**WHAT THE EXERCISE ASKS**
From the listing below, select every line where the word "under" appears.

**SOURCE DATA**
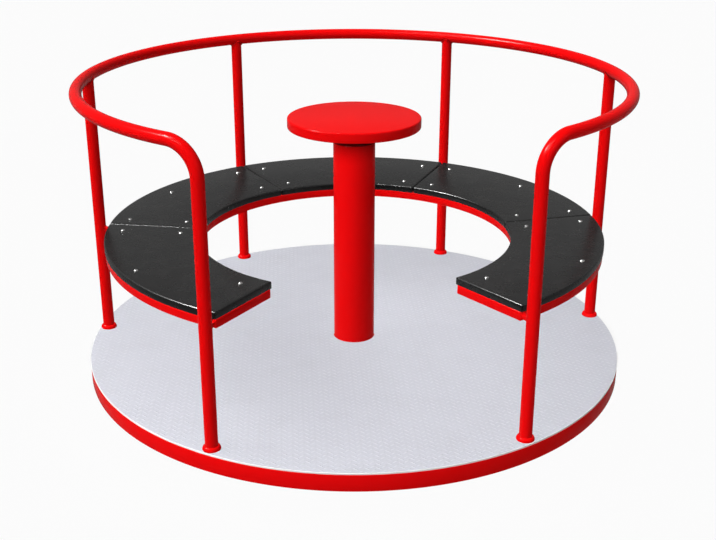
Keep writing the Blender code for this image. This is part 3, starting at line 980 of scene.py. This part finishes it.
def hexNut(radius, height, washer):
    # a nut on its washer with the end of its bolt, hanging down from z = 0
    look = nutLook
    bm = bmesh.new()
    below = look["washerHeight"]
    stub = look["threadHeight"]
    cones = ((look["washerSides"], washer, washer, below, -below / 2),
             (6, radius * look["taper"], radius, height, -below - height / 2),
             (look["threadSides"], radius * look["threadEnd"], radius * look["thread"], stub,
              -below - height - stub / 2))
    for sides, lower, upper, depth, centre in cones:
        bmesh.ops.create_cone(bm, cap_ends=True, segments=sides, radius1=lower, radius2=upper,
                              depth=depth, matrix=Matrix.Translation((0, 0, centre)))
    return bm


def scatter(target, source, matrices):
    # copies of one small mesh are joined into another
    mesh = bpy.data.meshes.new("scatter")
    source.to_mesh(mesh)
    source.free()
    for matrix in matrices:
        before = len(target.verts)
        target.from_mesh(mesh)
        target.verts.ensure_lookup_table()
        bmesh.ops.transform(target, matrix=matrix, verts=target.verts[before:])
    bpy.data.meshes.remove(mesh)


def buildBolts():
    look = boltLook
    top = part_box("seat_back")[1].z
    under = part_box("seat_frame_outer")[1].z - frameLook["wall"]
    spots = [place for _, start, end in boards for place in boltPlaces(start, end)]
    heads = [Matrix.Translation((place.x, place.y, top)) for place in spots]
    bm = bmesh.new()
    scatter(bm, domeHead(look), heads)
    finishPiece(bm, "seat_bolts", "zinc", "platform", material="bolt", sharp=50.0)
    # every nut is turned another way
    nuts = [Matrix.Translation((place.x, place.y, under)) @ Matrix.Rotation(place.x * 30, 4, "Z")
            for place in spots]
    bm = bmesh.new()
    scatter(bm, hexNut(*look["nut"]), nuts)
    finishPiece(bm, "seat_nuts", "zinc", "platform", sharp=30.0)


buildBoards()
buildSeatFrame()
buildLugs()
buildBolts()
print("seat built")


# Fixed post and hand wheel

wheelLook = {"topEdge": 0.0042, "bottomEdge": 0.0032, "steps": 192}
postLook = {"steps": 96, "ringEdge": 0.0012, "axleEdge": 0.0008, "flangeSteps": 128,
            "flangeTopEdge": 0.0015, "flangeBottomEdge": 0.001}
# every weld is a ring: how far out, how far up, and its thickness
postWelds = {"wheel": (0.0008, -0.0006, 0.0020), "boss": (0.0012, -0.0004, 0.0022),
             "flange": (0.0014, 0.0010, 0.0032)}
anchorLook = {"count": 8, "circle": 0.228, "nut": (0.0105, 0.008, 0.016)}


def discCorners(node, topEdge, bottomEdge):
    low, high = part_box(node)
    return [(0.0, high.z, 0.0), (high.x, high.z, topEdge), (high.x, low.z, bottomEdge),
            (0.0, low.z, 0.0)]


def buildFixedPost():
    look = postLook
    corners = discCorners("hand_wheel", wheelLook["topEdge"], wheelLook["bottomEdge"])
    turnedPiece(corners, 6, wheelLook["steps"], "hand_wheel_disc", "red_paint", "ground_post",
                ("hand_wheel",))

    low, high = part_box("wheel_boss")
    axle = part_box("axle_tube")[1].x
    corners = ringCorners(axle + fitGap, high.x, low.z, high.z, look["ringEdge"])
    turnedPiece(corners, 3, look["steps"], "boss_plate", "red_paint", "ground_post",
                ("wheel_boss",))

    bm = bmesh.new()
    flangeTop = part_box("ground_flange")[1].z
    starts = {"wheel": (high.x, high.z), "boss": (axle, low.z), "flange": (axle, flangeTop)}
    for name, (out, up, radius) in postWelds.items():
        across, height = starts[name]
        weldAlong(bm, ringPath(across + out, height + up), radius, closed=True)
    finishPiece(bm, "post_welds", "red_paint", "ground_post")

    corners = discCorners("axle_tube", look["axleEdge"], look["axleEdge"])
    turnedPiece(corners, 2, look["steps"], "axle", "red_paint", "ground_post", ("axle_tube",))

    low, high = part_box("bearing_seat")
    corners = ringCorners(axle + fitGap, high.x, low.z, high.z, look["ringEdge"])
    turnedPiece(corners, 3, look["steps"], "bearing_ring", "zinc", "ground_post",
                ("bearing_seat",))

    corners = discCorners("ground_flange", look["flangeTopEdge"], look["flangeBottomEdge"])
    turnedPiece(corners, 3, look["flangeSteps"], "base_flange", "zinc", "ground_post",
                ("ground_flange",))

    places = []
    flip = Matrix.Rotation(math.pi, 4, "X")
    for index in range(anchorLook["count"]):
        angle = 2 * math.pi * (index + 0.5) / anchorLook["count"]
        places.append(Matrix.Translation(spot(anchorLook["circle"], angle, flangeTop)) @ flip)
    bm = bmesh.new()
    scatter(bm, hexNut(*anchorLook["nut"]), places)
    finishPiece(bm, "anchor_nuts", "zinc", "ground_post", sharp=30.0)


buildFixedPost()
print("fixed post built")


# Stage, light and camera

stageLook = {"size": 120.0, "color": (0.20, 0.20, 0.20, 1.0),
             "seenColor": (0.13, 0.13, 0.13, 1.0), "seenGlow": 0.835,
             "sky": 0.06, "glossySky": 0.19, "seenSky": 0.955}
# azimuth from the front, negative to the left
lights = {
    "key": {"azimuth": -60.0, "elevation": 50.0, "angle": 50.0, "strength": 0.08,
            "shadow": True},
    "wrap": {"azimuth": -61.0, "elevation": 56.0, "angle": 40.0, "strength": 3.42,
             "shadow": False},
    "fill": {"azimuth": 50.0, "elevation": 22.0, "angle": 60.0, "strength": 0.29,
             "shadow": False},
    "under": {"azimuth": -20.0, "elevation": -55.0, "angle": 60.0, "strength": 0.48,
              "shadow": False, "glossy": False},
    "gleam": {"azimuth": -92.0, "elevation": 46.0, "angle": 14.0, "strength": 9.0,
              "shadow": True, "diffuse": False},
}


def buildStage():
    look = stageLook
    bm = bmesh.new()
    bmesh.ops.create_grid(bm, x_segments=1, y_segments=1, size=look["size"] / 2)
    mesh = bpy.data.meshes.new("floor")
    bm.to_mesh(mesh)
    bm.free()
    material, tree, shader = newMaterial("floor", Roughness=0.9, Specular_IOR_Level=0.0,
                                         Emission_Color=white)
    # a backlit sheet: the camera sees its glow, the roundabout only gets its plain bounce
    seen = addNode(tree, "ShaderNodeLightPath").outputs["Is Camera Ray"]
    tree.links.new(mixColors(tree, seen, look["color"], look["seenColor"]),
                   shader.inputs["Base Color"])
    tree.links.new(maths(tree, "MULTIPLY", seen, look["seenGlow"]),
                   shader.inputs["Emission Strength"])
    mesh.materials.append(material)
    floor = bpy.data.objects.new("floor", mesh)
    bpy.context.scene.collection.objects.link(floor)
    world = bpy.data.worlds.new("studio")
    world.use_nodes = True
    tree = world.node_tree
    path = addNode(tree, "ShaderNodeLightPath").outputs
    plain = remap(tree, path["Is Camera Ray"], 0.0, 1.0, look["sky"], look["seenSky"])
    glow = tree.nodes["Background"].inputs
    tree.links.new(remap(tree, path["Is Glossy Ray"], 0.0, 1.0, plain, look["glossySky"]),
                   glow["Strength"])
    glow["Color"].default_value = white
    bpy.context.scene.world = world


def fromFront(azimuth, elevation):
    # a direction, with the azimuth taken from the front
    turn, lift = math.radians(azimuth), math.radians(elevation)
    return Vector((math.sin(turn) * math.cos(lift), -math.cos(turn) * math.cos(lift),
                   math.sin(lift)))


def buildLights():
    for name, look in lights.items():
        lamp = bpy.data.lights.new(name, "SUN")
        lamp.angle = math.radians(look["angle"])
        lamp.energy = look["strength"]
        lamp.use_shadow = look["shadow"]
        if not look["shadow"]:
            # else part of it is shadowed after all
            lamp.cycles.use_multiple_importance_sampling = False
        holder = bpy.data.objects.new(name, lamp)
        aim = fromFront(look["azimuth"], look["elevation"]).to_track_quat("Z", "Y")
        holder.rotation_euler = aim.to_euler()
        holder.visible_diffuse = look.get("diffuse", True)
        holder.visible_glossy = look.get("glossy", True)
        bpy.context.scene.collection.objects.link(holder)


cameraLook = {"azimuth": -3.4909, "elevation": 21.3324, "roll": 0.0414, "distance": 3.1181,
              "aim": 0.3579, "lens": 55.165, "sensor": 36.0, "shiftX": 0.0054, "shiftY": -0.01295}


def buildCamera():
    look = cameraLook
    lens = bpy.data.cameras.new("camera")
    lens.lens = look["lens"]
    lens.sensor_width = look["sensor"]
    lens.shift_x = look["shiftX"]
    lens.shift_y = look["shiftY"]
    holder = bpy.data.objects.new("camera", lens)
    back = fromFront(look["azimuth"], look["elevation"])
    roll = Matrix.Rotation(math.radians(look["roll"]), 4, "Z")
    turn = back.to_track_quat("Z", "Y").to_matrix().to_4x4() @ roll
    place = Vector((0, 0, look["aim"])) + back * look["distance"]
    holder.matrix_world = Matrix.Translation(place) @ turn
    bpy.context.scene.collection.objects.link(holder)
    bpy.context.scene.camera = holder


buildStage()
buildLights()
buildCamera()
bpy.context.scene.view_settings.view_transform = "Standard"
print("stage, light and camera set")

**ANSWER IN FULL**
    under = part_box("seat_frame_outer")[1].z - frameLook["wall"]
    nuts = [Matrix.Translation((place.x, place.y, under)) @ Matrix.Rotation(place.x * 30, 4, "Z")
    "under": {"azimuth": -20.0, "elevation": -55.0, "angle": 60.0, "strength": 0.48,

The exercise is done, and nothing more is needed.